I was talking to an economist friend and mentioned one of our favorite lbo-talk arguments, that the US had defaulted on its debts all the time during the 19C and used that defaulted capital to fuel its building of infrastructure. And he responded that as far as he knew, the US government had never in its history defaulted on its debts thanks to the father of our country's chief of staff, Alexander Hamilton. Companies of course defaulted. But that's a different thing -- companies always go bankrupt everywhere without calling into question the creditworthiness of the state.
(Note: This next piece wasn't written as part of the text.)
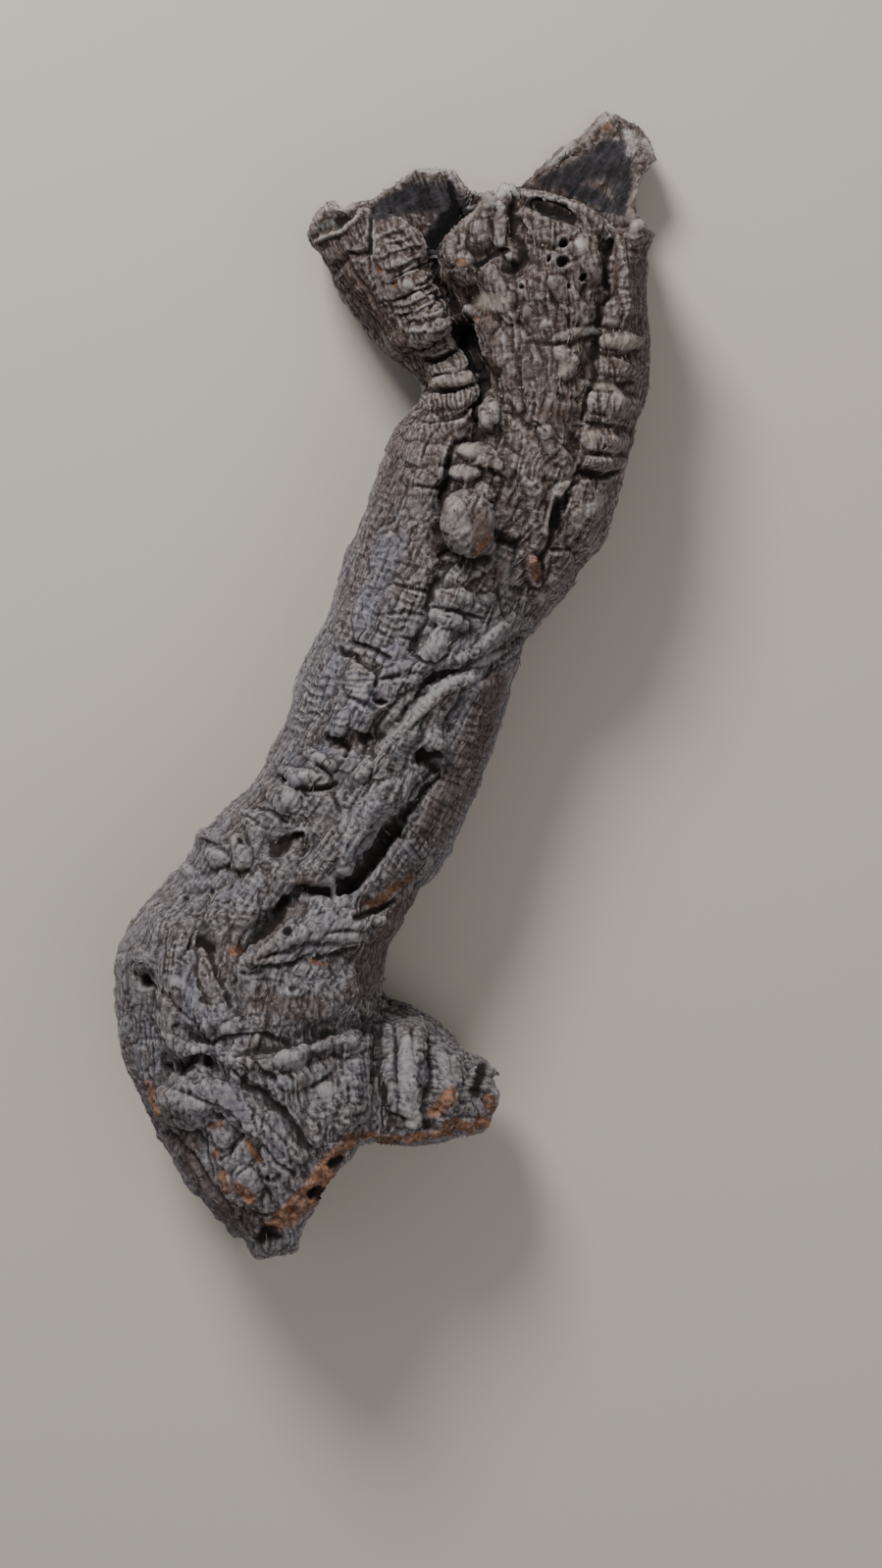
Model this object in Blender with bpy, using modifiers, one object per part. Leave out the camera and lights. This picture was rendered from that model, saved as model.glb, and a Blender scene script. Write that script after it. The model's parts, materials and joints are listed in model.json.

I could think of two possible responses. One was that the US federal government was negligibly small during the 19C except during the Civil War and the War of 1812, so that it might have been state bonds that went bust, which were functionally the same thing. The second was that railroad and canals, which I seem to remember were the main culprits, are always essentially quasi-national companies no matter what their technical ownership since you can't build them without eminent domain and all kinds of state support. And on top of that I was wondering about what role (state-chartered) banks might have played during our long winter without any kind of central bank.
But the main drift of these reflections was to make me realize how little I actually know about the details about 19C US financial history. Can anyone recommend a good book on the subject? Soundess counts most of course, but amusement value would be appreciated if possible.
Also if anyone can proffer any immediate responses to my friend's objection that US 19C defaults weren't really comparable to 20C third world state defaults because ours weren't state defaults, they would be appreciated also.